New Article and Survey Launch

Chelsea Jordan-Makely and I have been collaborating to locate information about academic, public, and special library services for people who are incarcerated or in reentry. Today, our article summarizing these services–Outside and In: Services for People Impacted by Incarceration–went live through the Library Journal website. It will also be available in print later this month.

We doubt that we’ve located everything, and can’t wait to find out about other libraries providing books, programs, or other library services for people who are incarcerated or in reentry. That’s why we’ve teamed up with the Library Research Service at Colorado State Library to create a survey about this type of service!

Academic, special, and public librarians and staff are encouraged to respond.

You can access the survey at Library Services and Incarceration.

Cover Reveal!

My forthcoming book, Library services and incarceration: Recognizing barriers, strengthening access (published by ALA), is now available to pre-order. The book will be available in summer 2021. You can order it directly from ALA at https://www.alastore.ala.org/lsai.

I’m so thankful to the ALA team for this beautiful cover and for making the book a reality. Special thanks to Rachel Chance, my acquisitions editor, for her endless support for the book and for library services to people inside of immigrant detention centers, jails, juvenile detentions, and prisons.

An in-progress chapter from this book is available (for free!) here.
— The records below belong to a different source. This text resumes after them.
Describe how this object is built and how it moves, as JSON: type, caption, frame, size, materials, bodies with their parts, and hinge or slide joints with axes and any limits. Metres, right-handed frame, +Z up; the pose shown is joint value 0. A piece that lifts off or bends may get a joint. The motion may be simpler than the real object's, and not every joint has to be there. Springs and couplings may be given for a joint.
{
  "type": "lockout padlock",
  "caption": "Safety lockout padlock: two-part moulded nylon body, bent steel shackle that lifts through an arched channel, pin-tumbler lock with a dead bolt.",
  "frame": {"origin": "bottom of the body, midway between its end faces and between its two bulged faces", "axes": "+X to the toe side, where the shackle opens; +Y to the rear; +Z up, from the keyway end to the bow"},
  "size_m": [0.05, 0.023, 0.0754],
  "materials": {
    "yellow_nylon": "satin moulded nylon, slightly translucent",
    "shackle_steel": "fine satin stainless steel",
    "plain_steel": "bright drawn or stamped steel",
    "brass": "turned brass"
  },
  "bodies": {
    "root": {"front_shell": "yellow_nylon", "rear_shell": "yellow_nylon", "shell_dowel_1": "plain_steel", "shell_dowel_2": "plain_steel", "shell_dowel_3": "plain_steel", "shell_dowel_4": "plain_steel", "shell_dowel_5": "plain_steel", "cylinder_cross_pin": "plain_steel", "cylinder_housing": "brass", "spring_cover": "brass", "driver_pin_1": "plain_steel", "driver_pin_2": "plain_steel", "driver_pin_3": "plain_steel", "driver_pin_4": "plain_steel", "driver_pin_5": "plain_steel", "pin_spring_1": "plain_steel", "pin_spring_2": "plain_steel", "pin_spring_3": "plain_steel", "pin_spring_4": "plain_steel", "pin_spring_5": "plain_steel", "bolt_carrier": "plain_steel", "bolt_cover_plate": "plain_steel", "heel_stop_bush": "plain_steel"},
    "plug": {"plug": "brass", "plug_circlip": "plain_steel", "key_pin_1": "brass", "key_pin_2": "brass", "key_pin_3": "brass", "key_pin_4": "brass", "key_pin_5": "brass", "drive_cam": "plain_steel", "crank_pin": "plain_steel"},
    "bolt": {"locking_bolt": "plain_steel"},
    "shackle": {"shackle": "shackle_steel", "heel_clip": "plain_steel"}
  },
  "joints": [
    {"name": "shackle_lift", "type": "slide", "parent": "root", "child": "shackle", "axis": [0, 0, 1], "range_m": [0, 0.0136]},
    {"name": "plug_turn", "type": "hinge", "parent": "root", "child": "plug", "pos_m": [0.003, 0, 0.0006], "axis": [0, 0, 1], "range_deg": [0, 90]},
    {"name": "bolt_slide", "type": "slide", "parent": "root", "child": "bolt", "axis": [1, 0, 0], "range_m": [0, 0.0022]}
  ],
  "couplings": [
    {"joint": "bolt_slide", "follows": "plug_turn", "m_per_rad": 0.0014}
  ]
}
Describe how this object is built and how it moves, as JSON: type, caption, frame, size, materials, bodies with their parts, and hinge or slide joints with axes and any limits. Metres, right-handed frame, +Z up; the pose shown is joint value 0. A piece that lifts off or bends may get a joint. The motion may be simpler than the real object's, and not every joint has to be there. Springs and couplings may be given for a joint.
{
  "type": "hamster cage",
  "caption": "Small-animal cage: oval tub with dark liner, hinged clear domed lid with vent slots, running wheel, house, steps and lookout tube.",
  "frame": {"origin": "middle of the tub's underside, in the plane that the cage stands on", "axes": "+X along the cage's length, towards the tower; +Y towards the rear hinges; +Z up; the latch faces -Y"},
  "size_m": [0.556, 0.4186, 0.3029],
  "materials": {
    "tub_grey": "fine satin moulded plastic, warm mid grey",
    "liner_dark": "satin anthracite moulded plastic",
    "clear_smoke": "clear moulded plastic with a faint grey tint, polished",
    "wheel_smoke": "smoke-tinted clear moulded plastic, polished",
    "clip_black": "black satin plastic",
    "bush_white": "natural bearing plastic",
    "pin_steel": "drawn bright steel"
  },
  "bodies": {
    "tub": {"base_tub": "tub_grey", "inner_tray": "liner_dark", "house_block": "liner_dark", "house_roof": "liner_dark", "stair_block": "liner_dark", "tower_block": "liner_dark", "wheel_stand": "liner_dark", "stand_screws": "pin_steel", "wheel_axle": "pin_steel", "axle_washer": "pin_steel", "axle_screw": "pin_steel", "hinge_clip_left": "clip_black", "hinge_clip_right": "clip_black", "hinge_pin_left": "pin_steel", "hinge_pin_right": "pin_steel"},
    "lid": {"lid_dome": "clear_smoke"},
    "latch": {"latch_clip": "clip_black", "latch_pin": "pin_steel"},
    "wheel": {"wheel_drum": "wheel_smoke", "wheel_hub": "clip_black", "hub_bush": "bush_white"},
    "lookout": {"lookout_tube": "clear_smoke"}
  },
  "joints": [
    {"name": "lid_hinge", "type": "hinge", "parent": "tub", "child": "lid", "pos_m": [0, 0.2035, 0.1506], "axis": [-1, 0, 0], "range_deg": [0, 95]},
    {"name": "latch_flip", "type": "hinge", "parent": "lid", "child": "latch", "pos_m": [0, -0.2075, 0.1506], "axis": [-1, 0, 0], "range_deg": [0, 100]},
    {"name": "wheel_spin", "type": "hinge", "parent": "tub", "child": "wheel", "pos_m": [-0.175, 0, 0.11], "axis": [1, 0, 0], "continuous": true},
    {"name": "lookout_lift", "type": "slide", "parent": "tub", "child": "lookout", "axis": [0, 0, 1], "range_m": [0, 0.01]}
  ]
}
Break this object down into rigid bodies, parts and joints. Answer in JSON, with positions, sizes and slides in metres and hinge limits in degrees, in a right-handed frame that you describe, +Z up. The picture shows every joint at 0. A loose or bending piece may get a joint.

Voices for Information Equity

The Graduate School of Library and Information Studies at the University of Rhode Island is inaugurating its new Equity, Diverse Communities, and Critical Librarianship track with a lecture series that is open to the public. I’m very pleased to present alongside so many brilliant, talented scholars! Please see the full series in the flier below –

Open Access: Article with Books to Prisoners

I’ve recently worked with Books to Prisoners volunteers to explore how prison censorship practices shape the information requests made by people who are incarcerated, the value of Books to Prisoners programs, and how Books to Prisoners’ efforts can guide LIS in advocating for information access for people who are incarcerated. Our article, Systemic Oppression and the Contested Ground of Information Access for Incarcerated People, is now available through the open access publisher Open Information Science. It is part of a special issue on race and racism in information studies, edited by Dr. Villa-Nicholas and Dr. LaTesha Velez.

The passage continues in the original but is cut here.